Black Girls Code, is a not-for-profit organization that focuses on providing technology education for African-American girls. Kimberly Bryant, an electrical engineer who had worked in biotech for over 20 years, founded Black Girls Code in 2011.
In 2012, Leila Janah started Samaschool with a pilot program in the Bayview-Hunters Point community. The model originally focused on training students to perform digital work competitively, to prepare them for success on online work sites like oDesk and Elance.
A collaboration was completed with singer-songwriter Michael Franti and Freq Nasty, in which Franti’s single “The Future” was remixed in support of a Bay Area nonprofit to help create a music studio for at-risk youth in Bayview-Hunters Point.

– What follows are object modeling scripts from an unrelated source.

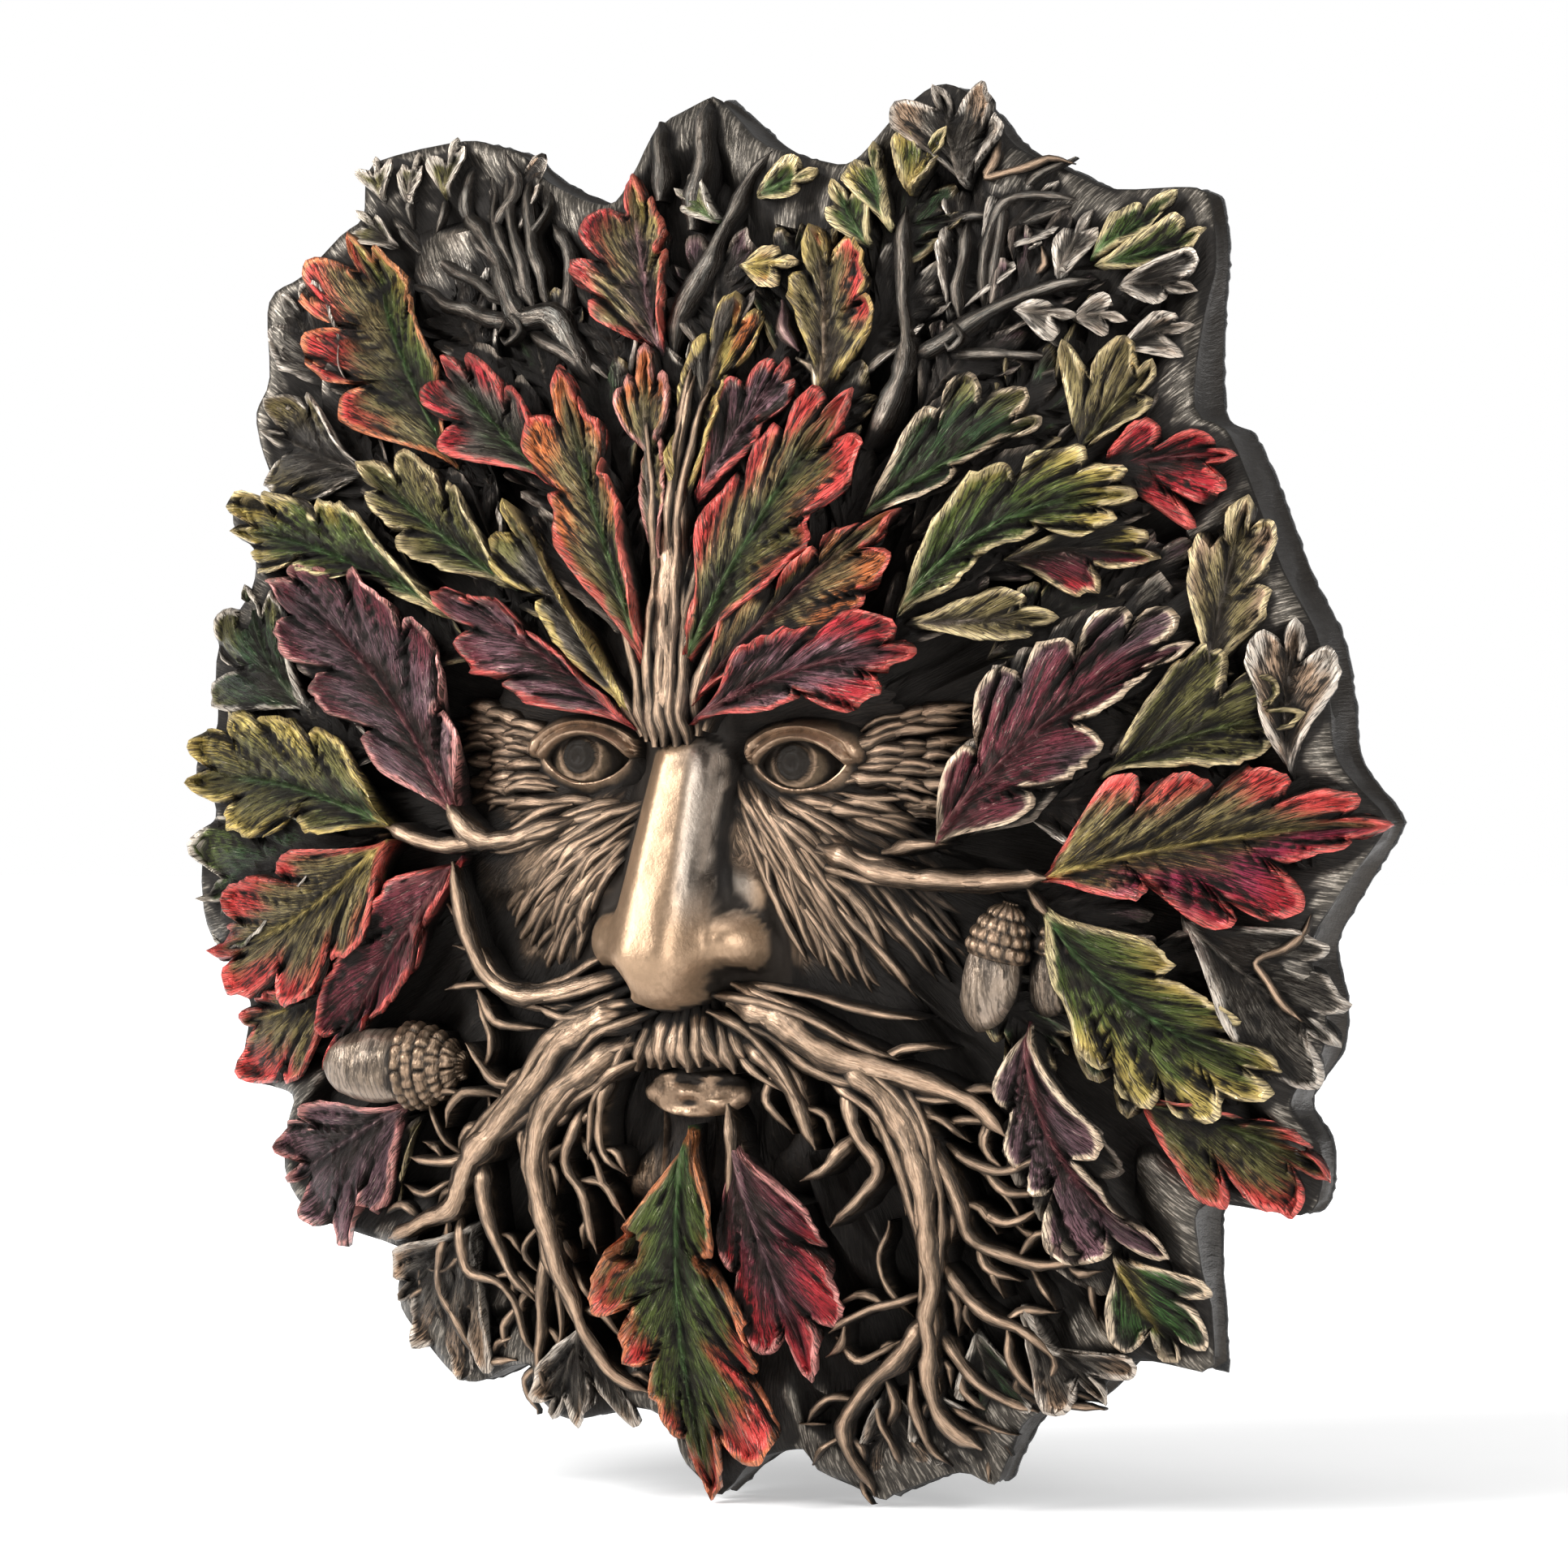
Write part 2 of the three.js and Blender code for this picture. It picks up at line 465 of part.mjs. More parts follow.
// A closed mesh under construction: vertices in millimetres and triangles facing out
class Shell {
  constructor() {
    this.points = [];
    this.triangles = [];
  }

  add(x, height, z) {
    return this.points.push(place(x, height, z)) - 1;
  }

  triangle(a, b, c) {
    if (a !== b && b !== c && a !== c) this.triangles.push([a, b, c]);
  }

  quad(a, b, c, d) {
    this.triangle(a, b, c);
    this.triangle(a, c, d);
  }

  // Skin over a row of rings, with the first and the last closed
  loft(rings) {
    const sides = rings[0].length;
    const first = rings[0];
    const last = rings[rings.length - 1];
    for (let i = 0; i < rings.length - 1; i += 1) {
      for (let k = 0; k < sides; k += 1) {
        const next = (k + 1) % sides;
        this.quad(rings[i][k], rings[i][next], rings[i + 1][next], rings[i + 1][k]);
      }
    }
    for (let k = 1; k < sides - 1; k += 1) {
      this.triangle(first[0], first[k + 1], first[k]);
      this.triangle(last[0], last[k], last[k + 1]);
    }
  }

  // Strip between two rows of vertices, each with its own share of the way along
  zip(rowA, rowB, flip) {
    let i = 0;
    let j = 0;
    while (i < rowA.length - 1 || j < rowB.length - 1) {
      const stepA = j === rowB.length - 1 || (i < rowA.length - 1 && rowA[i + 1].t <= rowB[j + 1].t);
      const next = stepA ? rowA[i + 1].id : rowB[j + 1].id;
      if (flip) this.triangle(rowA[i].id, next, rowB[j].id);
      else this.triangle(rowA[i].id, rowB[j].id, next);
      if (stepA) i += 1;
      else j += 1;
    }
  }

  volume() {
    return this.triangles.reduce((sum, [a, b, c]) => {
      const [p, q, r] = [a, b, c].map((i) => new THREE.Vector3(...this.points[i]));
      return sum + p.dot(q.cross(r)) / 6;
    }, 0);
  }

  // Closed solid for joining, turned right side out
  solid(wasm) {
    const turned = this.volume() < 0;
    const order = this.triangles.map(([a, b, c]) => (turned ? [a, c, b] : [a, b, c]));
    return new wasm.Manifold(new wasm.Mesh({
      numProp: 3,
      vertProperties: new Float32Array(this.points.flat()),
      triVerts: new Uint32Array(order.flat()),
    }));
  }
}

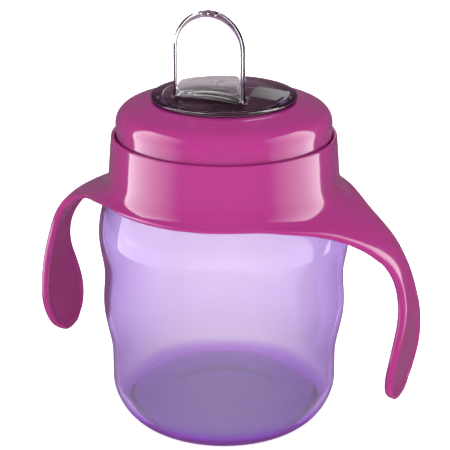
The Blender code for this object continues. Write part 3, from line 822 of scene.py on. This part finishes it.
deselect_all()
rows = spout_rows()
bpy.ops.mesh.primitive_grid_add(x_subdivisions=AROUND, y_subdivisions=len(rows) - 1, size=0.05)
spout = bpy.context.object
spout.name = spout.data.name = "spout_skin"
for index, vert in enumerate(spout.data.vertices):
    row, column = divmod(index, AROUND + 1)
    vert.co = rows[row][column % AROUND]
bpy.ops.object.mode_set(mode="EDIT")
bpy.ops.mesh.select_all(action="SELECT")
bpy.ops.mesh.remove_doubles(threshold=0.000004)
bpy.ops.mesh.select_all(action="DESELECT")
bpy.ops.mesh.select_non_manifold(extend=False, use_boundary=True)
bpy.ops.mesh.fill_holes(sides=AROUND + 2)
tidy_mesh()
report(spout)

for number in (-1, 0, 1):
    deselect_all()
    bpy.ops.mesh.primitive_cylinder_add(
        vertices=32, radius=DRINKING_HOLE, depth=0.0040, location=(number * HOLE_SPACING, -FORWARD, ARCH_TIP)
    )
    join_solids(spout, bpy.context.object, "DIFFERENCE")
smooth_shaded(spout, 50)
report(spout)

# %% [markdown]
# ## The valve
#
# Under the clear disc sits the rigid valve holder, moulded in plum plastic, with a soft smoky membrane in its
# socket. Both are turned. The holder's plum is made nearly black as painted shade: its dark plate stands in
# for the shadowed inside seen through the clear disc, and that is what gives the disc its depth. A small hole
# beside the socket lets air in.

# %% The valve holder
HOLDER_TOP = 0.0988
PLATE_TOP = 0.0966
PLATE_BOTTOM = 0.0954
SOCKET_BOTTOM = 0.0916
VALVE_ROUNDING = 0.00025
holder = turned(
    "valve_holder_skin",
    rounded(
        [
            (0.0177, HOLDER_TOP),
            (0.0177, PLATE_TOP),
            (0.0207, PLATE_TOP),
            (0.0207, PLATE_BOTTOM),
            (0.0100, PLATE_BOTTOM),
            (0.0100, SOCKET_BOTTOM),
            (0.0086, SOCKET_BOTTOM),
            (0.0086, PLATE_BOTTOM),
            (0.0066, PLATE_BOTTOM),
            (0.0066, PLATE_TOP),
            (0.0163, PLATE_TOP),
            (0.0163, HOLDER_TOP),
        ],
        VALVE_ROUNDING,
    ),
)
deselect_all()
bpy.ops.mesh.primitive_cylinder_add(vertices=32, radius=0.0009, depth=0.01, location=(0.01315, 0, 0.096))
join_solids(holder, bpy.context.object, "DIFFERENCE")
smooth_shaded(holder)
report(holder)

# %% [markdown]
# The membrane is a small soft cap with a thick rim and a thin arched web. Two crossed slits are cut through
# the web, which stay shut until the child sucks.

# %% The membrane
RIM_TOP = 0.0951
RIM_BOTTOM = 0.0925
WEB_RISE = 0.0012
WEB_WALL = 0.0007
SLIT_LENGTH = 0.0060
SLIT_WIDTH = 0.0003


def membrane_outline():
    rim, web, low = 0.00825, 0.00665, 0.0926
    crown = [(web * i / 10, low + WEB_RISE * (1 - (i / 10) ** 2)) for i in range(11)]
    upper = [(r, z + WEB_WALL) for r, z in crown]
    corners = [(web, RIM_TOP), (rim, RIM_TOP), (rim, RIM_BOTTOM), (web, RIM_BOTTOM)]
    edge = rounded([(0, 0.09)] + corners + [(0, 0.1)], 0.0002)
    return upper + edge[1:-1] + crown[::-1]


membrane = turned("valve_membrane_skin", membrane_outline(), steps=96)
for size in ((SLIT_LENGTH, SLIT_WIDTH, 0.01), (SLIT_WIDTH, SLIT_LENGTH, 0.01)):
    deselect_all()
    bpy.ops.mesh.primitive_cube_add(size=1, location=(0, 0, 0.094), scale=size)
    bpy.ops.object.transform_apply(location=False, rotation=False, scale=True)
    join_solids(membrane, bpy.context.object, "DIFFERENCE")
smooth_shaded(membrane)
report(membrane)

# %% [markdown]
# ## Materials
#
# Moulded plastic is never perfectly even: the mould leaves a faint orange peel, and the gloss varies a little
# where hands have rubbed it. Noise on Object coordinates gives both, at a real scale, and stays put on the
# surface. Numbers that don't vary are set on the shader's own sockets.

# %% Helpers for shader nodes
def add_node(material, kind, **values):
    """Adds a shader node and sets its inputs. In a name, an underscore stands for a space."""
    node = material.node_tree.nodes.new("ShaderNode" + kind)
    for socket, value in values.items():
        node.inputs[socket.replace("_", " ")].default_value = value
    return node


def link(material, output, target):
    material.node_tree.links.new(output, target)


def remapped(material, value, smooth=False, **ranges):
    """The value, moved from one range to another."""
    node = add_node(material, "MapRange", **ranges)
    if smooth:
        node.interpolation_type = "SMOOTHSTEP"
    link(material, value, node.inputs["Value"])
    return node.outputs["Result"]


def colour_mix(material, factor, tint):
    """A node that mixes its colour A with the tint by the factor."""
    node = material.node_tree.nodes.new("ShaderNodeMix")
    node.data_type = "RGBA"
    node.inputs["B"].default_value = (*tint, 1)
    link(material, factor, node.inputs["Factor"])
    return node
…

Started by Tyra Fennell, Imprint City is a non-profit organization located in the Bayview that seeks to activate underutilized spaces with arts and culture events as well as community development projects, encouraging increased foot traffic and economic vitality. The BayviewLIVE Festival, celebrates urban performing and visual artists with past featured headliners such as Talib Kweli, Nef the Pharaoh and Jidenna.
Thrasher publication also houses its headquarters in the neighborhood.
The Hunters Point Shipyard is home to the country’s largest artist colony, “The Point”. Zaccho Dance Theatre, founded by Artistic Director Joanna Haigood, is the only professional dance company in BVHP since opening their studio in 1990.